▶ Task goal
Write the records out again, precisely as they stand.
#### Task inputs
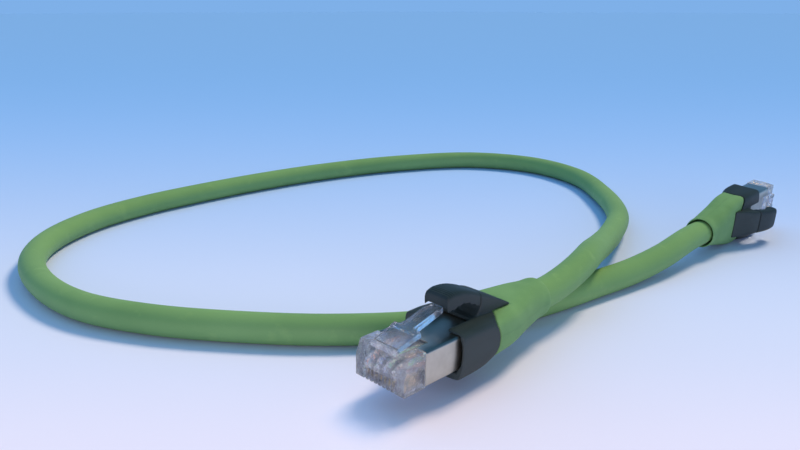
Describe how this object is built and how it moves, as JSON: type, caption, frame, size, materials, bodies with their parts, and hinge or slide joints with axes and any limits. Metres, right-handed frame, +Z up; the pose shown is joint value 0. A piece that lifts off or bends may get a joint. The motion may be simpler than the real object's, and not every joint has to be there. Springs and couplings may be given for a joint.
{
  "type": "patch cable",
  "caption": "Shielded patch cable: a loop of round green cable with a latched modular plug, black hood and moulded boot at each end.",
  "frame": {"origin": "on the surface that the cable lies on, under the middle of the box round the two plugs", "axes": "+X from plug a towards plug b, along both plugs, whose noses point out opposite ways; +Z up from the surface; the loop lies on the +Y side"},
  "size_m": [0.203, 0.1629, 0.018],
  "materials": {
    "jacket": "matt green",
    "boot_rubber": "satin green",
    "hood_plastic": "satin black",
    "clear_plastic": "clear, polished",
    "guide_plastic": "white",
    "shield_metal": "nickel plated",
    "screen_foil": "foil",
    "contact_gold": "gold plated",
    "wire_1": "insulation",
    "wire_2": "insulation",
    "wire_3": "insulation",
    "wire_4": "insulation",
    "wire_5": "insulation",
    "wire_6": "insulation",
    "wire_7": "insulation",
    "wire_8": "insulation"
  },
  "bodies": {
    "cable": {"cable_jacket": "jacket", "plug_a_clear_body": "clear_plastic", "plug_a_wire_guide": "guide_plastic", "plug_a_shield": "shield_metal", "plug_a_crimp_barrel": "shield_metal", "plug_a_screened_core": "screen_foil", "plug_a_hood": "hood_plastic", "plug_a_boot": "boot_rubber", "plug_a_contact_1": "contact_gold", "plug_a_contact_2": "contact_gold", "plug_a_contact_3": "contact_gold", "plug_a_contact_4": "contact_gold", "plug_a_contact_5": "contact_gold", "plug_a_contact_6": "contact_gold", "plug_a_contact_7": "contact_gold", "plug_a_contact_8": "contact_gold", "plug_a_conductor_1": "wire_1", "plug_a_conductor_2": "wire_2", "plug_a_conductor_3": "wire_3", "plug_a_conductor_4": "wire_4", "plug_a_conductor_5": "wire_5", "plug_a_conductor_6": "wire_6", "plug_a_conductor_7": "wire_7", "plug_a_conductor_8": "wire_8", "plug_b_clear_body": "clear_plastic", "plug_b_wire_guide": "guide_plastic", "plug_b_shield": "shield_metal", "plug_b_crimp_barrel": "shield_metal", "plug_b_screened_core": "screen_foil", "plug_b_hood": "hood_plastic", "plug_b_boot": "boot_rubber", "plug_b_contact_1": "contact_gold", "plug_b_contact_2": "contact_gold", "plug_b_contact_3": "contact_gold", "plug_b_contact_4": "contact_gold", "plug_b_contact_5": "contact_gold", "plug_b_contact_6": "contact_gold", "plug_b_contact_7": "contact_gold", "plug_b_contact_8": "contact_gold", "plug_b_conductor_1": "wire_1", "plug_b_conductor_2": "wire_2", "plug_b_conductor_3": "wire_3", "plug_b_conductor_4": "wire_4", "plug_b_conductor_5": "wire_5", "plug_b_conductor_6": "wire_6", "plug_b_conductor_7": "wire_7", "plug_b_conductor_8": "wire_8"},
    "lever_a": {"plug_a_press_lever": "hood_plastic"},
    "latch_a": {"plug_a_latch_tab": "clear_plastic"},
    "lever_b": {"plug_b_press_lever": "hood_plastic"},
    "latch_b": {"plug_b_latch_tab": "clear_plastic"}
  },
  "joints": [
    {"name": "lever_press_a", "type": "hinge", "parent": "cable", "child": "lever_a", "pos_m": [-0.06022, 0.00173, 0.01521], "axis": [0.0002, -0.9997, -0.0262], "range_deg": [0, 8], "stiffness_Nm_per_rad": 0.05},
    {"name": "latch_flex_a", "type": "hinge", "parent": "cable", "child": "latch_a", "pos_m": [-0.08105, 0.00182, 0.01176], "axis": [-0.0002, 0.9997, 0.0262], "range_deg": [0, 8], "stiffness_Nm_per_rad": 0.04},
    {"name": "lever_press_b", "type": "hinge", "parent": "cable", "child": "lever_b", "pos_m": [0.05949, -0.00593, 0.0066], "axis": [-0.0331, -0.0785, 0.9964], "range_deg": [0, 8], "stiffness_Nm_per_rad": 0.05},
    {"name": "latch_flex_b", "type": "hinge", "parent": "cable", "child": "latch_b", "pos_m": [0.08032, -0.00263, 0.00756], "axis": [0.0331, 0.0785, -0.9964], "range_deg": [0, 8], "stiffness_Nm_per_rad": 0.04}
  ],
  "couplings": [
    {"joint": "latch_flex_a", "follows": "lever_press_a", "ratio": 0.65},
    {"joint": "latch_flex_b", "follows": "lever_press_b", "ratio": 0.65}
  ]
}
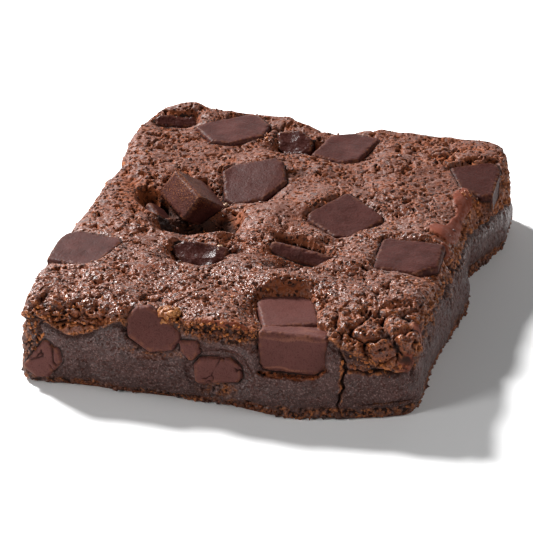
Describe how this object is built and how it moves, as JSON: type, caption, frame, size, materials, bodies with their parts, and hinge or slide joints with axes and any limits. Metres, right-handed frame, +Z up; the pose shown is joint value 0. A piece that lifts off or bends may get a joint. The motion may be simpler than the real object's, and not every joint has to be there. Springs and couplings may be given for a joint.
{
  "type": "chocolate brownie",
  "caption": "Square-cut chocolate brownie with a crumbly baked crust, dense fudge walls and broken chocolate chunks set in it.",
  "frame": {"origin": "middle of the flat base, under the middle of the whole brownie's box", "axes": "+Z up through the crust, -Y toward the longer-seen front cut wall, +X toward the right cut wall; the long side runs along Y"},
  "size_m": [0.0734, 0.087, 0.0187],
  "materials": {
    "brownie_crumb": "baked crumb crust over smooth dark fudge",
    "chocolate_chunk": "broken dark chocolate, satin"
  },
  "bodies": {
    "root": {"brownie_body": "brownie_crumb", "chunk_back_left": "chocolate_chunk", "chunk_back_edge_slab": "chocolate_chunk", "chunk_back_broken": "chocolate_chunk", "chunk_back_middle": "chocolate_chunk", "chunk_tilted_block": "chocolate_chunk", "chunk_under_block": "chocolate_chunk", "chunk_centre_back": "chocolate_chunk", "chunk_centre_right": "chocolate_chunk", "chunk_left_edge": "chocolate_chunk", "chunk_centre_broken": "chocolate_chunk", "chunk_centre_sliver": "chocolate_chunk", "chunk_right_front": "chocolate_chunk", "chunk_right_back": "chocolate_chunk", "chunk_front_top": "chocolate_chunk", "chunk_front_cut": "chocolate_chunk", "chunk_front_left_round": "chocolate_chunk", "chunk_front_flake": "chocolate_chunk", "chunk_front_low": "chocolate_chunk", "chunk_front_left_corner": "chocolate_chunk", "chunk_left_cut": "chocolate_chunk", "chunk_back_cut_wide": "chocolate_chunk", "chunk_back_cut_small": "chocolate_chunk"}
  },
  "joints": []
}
########
▶ Exercise result
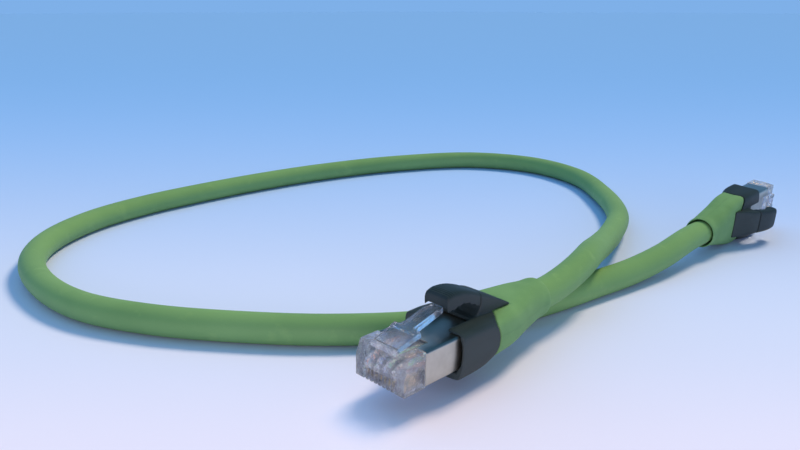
Describe how this object is built and how it moves, as JSON: type, caption, frame, size, materials, bodies with their parts, and hinge or slide joints with axes and any limits. Metres, right-handed frame, +Z up; the pose shown is joint value 0. A piece that lifts off or bends may get a joint. The motion may be simpler than the real object's, and not every joint has to be there. Springs and couplings may be given for a joint.
{
  "type": "patch cable",
  "caption": "Shielded patch cable: a loop of round green cable with a latched modular plug, black hood and moulded boot at each end.",
  "frame": {"origin": "on the surface that the cable lies on, under the middle of the box round the two plugs", "axes": "+X from plug a towards plug b, along both plugs, whose noses point out opposite ways; +Z up from the surface; the loop lies on the +Y side"},
  "size_m": [0.203, 0.1629, 0.018],
  "materials": {
    "jacket": "matt green",
    "boot_rubber": "satin green",
    "hood_plastic": "satin black",
    "clear_plastic": "clear, polished",
    "guide_plastic": "white",
    "shield_metal": "nickel plated",
    "screen_foil": "foil",
    "contact_gold": "gold plated",
    "wire_1": "insulation",
    "wire_2": "insulation",
    "wire_3": "insulation",
    "wire_4": "insulation",
    "wire_5": "insulation",
    "wire_6": "insulation",
    "wire_7": "insulation",
    "wire_8": "insulation"
  },
  "bodies": {
    "cable": {"cable_jacket": "jacket", "plug_a_clear_body": "clear_plastic", "plug_a_wire_guide": "guide_plastic", "plug_a_shield": "shield_metal", "plug_a_crimp_barrel": "shield_metal", "plug_a_screened_core": "screen_foil", "plug_a_hood": "hood_plastic", "plug_a_boot": "boot_rubber", "plug_a_contact_1": "contact_gold", "plug_a_contact_2": "contact_gold", "plug_a_contact_3": "contact_gold", "plug_a_contact_4": "contact_gold", "plug_a_contact_5": "contact_gold", "plug_a_contact_6": "contact_gold", "plug_a_contact_7": "contact_gold", "plug_a_contact_8": "contact_gold", "plug_a_conductor_1": "wire_1", "plug_a_conductor_2": "wire_2", "plug_a_conductor_3": "wire_3", "plug_a_conductor_4": "wire_4", "plug_a_conductor_5": "wire_5", "plug_a_conductor_6": "wire_6", "plug_a_conductor_7": "wire_7", "plug_a_conductor_8": "wire_8", "plug_b_clear_body": "clear_plastic", "plug_b_wire_guide": "guide_plastic", "plug_b_shield": "shield_metal", "plug_b_crimp_barrel": "shield_metal", "plug_b_screened_core": "screen_foil", "plug_b_hood": "hood_plastic", "plug_b_boot": "boot_rubber", "plug_b_contact_1": "contact_gold", "plug_b_contact_2": "contact_gold", "plug_b_contact_3": "contact_gold", "plug_b_contact_4": "contact_gold", "plug_b_contact_5": "contact_gold", "plug_b_contact_6": "contact_gold", "plug_b_contact_7": "contact_gold", "plug_b_contact_8": "contact_gold", "plug_b_conductor_1": "wire_1", "plug_b_conductor_2": "wire_2", "plug_b_conductor_3": "wire_3", "plug_b_conductor_4": "wire_4", "plug_b_conductor_5": "wire_5", "plug_b_conductor_6": "wire_6", "plug_b_conductor_7": "wire_7", "plug_b_conductor_8": "wire_8"},
    "lever_a": {"plug_a_press_lever": "hood_plastic"},
    "latch_a": {"plug_a_latch_tab": "clear_plastic"},
    "lever_b": {"plug_b_press_lever": "hood_plastic"},
    "latch_b": {"plug_b_latch_tab": "clear_plastic"}
  },
  "joints": [
    {"name": "lever_press_a", "type": "hinge", "parent": "cable", "child": "lever_a", "pos_m": [-0.06022, 0.00173, 0.01521], "axis": [0.0002, -0.9997, -0.0262], "range_deg": [0, 8], "stiffness_Nm_per_rad": 0.05},
    {"name": "latch_flex_a", "type": "hinge", "parent": "cable", "child": "latch_a", "pos_m": [-0.08105, 0.00182, 0.01176], "axis": [-0.0002, 0.9997, 0.0262], "range_deg": [0, 8], "stiffness_Nm_per_rad": 0.04},
    {"name": "lever_press_b", "type": "hinge", "parent": "cable", "child": "lever_b", "pos_m": [0.05949, -0.00593, 0.0066], "axis": [-0.0331, -0.0785, 0.9964], "range_deg": [0, 8], "stiffness_Nm_per_rad": 0.05},
    {"name": "latch_flex_b", "type": "hinge", "parent": "cable", "child": "latch_b", "pos_m": [0.08032, -0.00263, 0.00756], "axis": [0.0331, 0.0785, -0.9964], "range_deg": [0, 8], "stiffness_Nm_per_rad": 0.04}
  ],
  "couplings": [
    {"joint": "latch_flex_a", "follows": "lever_press_a", "ratio": 0.65},
    {"joint": "latch_flex_b", "follows": "lever_press_b", "ratio": 0.65}
  ]
}
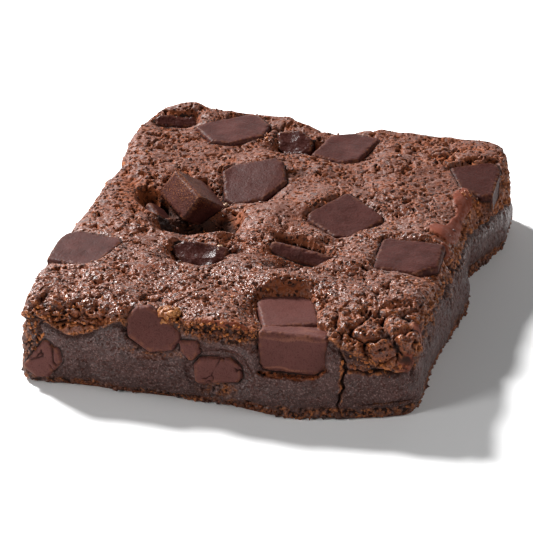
Describe how this object is built and how it moves, as JSON: type, caption, frame, size, materials, bodies with their parts, and hinge or slide joints with axes and any limits. Metres, right-handed frame, +Z up; the pose shown is joint value 0. A piece that lifts off or bends may get a joint. The motion may be simpler than the real object's, and not every joint has to be there. Springs and couplings may be given for a joint.
{
  "type": "chocolate brownie",
  "caption": "Square-cut chocolate brownie with a crumbly baked crust, dense fudge walls and broken chocolate chunks set in it.",
  "frame": {"origin": "middle of the flat base, under the middle of the whole brownie's box", "axes": "+Z up through the crust, -Y toward the longer-seen front cut wall, +X toward the right cut wall; the long side runs along Y"},
  "size_m": [0.0734, 0.087, 0.0187],
  "materials": {
    "brownie_crumb": "baked crumb crust over smooth dark fudge",
    "chocolate_chunk": "broken dark chocolate, satin"
  },
  "bodies": {
    "root": {"brownie_body": "brownie_crumb", "chunk_back_left": "chocolate_chunk", "chunk_back_edge_slab": "chocolate_chunk", "chunk_back_broken": "chocolate_chunk", "chunk_back_middle": "chocolate_chunk", "chunk_tilted_block": "chocolate_chunk", "chunk_under_block": "chocolate_chunk", "chunk_centre_back": "chocolate_chunk", "chunk_centre_right": "chocolate_chunk", "chunk_left_edge": "chocolate_chunk", "chunk_centre_broken": "chocolate_chunk", "chunk_centre_sliver": "chocolate_chunk", "chunk_right_front": "chocolate_chunk", "chunk_right_back": "chocolate_chunk", "chunk_front_top": "chocolate_chunk", "chunk_front_cut": "chocolate_chunk", "chunk_front_left_round": "chocolate_chunk", "chunk_front_flake": "chocolate_chunk", "chunk_front_low": "chocolate_chunk", "chunk_front_left_corner": "chocolate_chunk", "chunk_left_cut": "chocolate_chunk", "chunk_back_cut_wide": "chocolate_chunk", "chunk_back_cut_small": "chocolate_chunk"}
  },
  "joints": []
}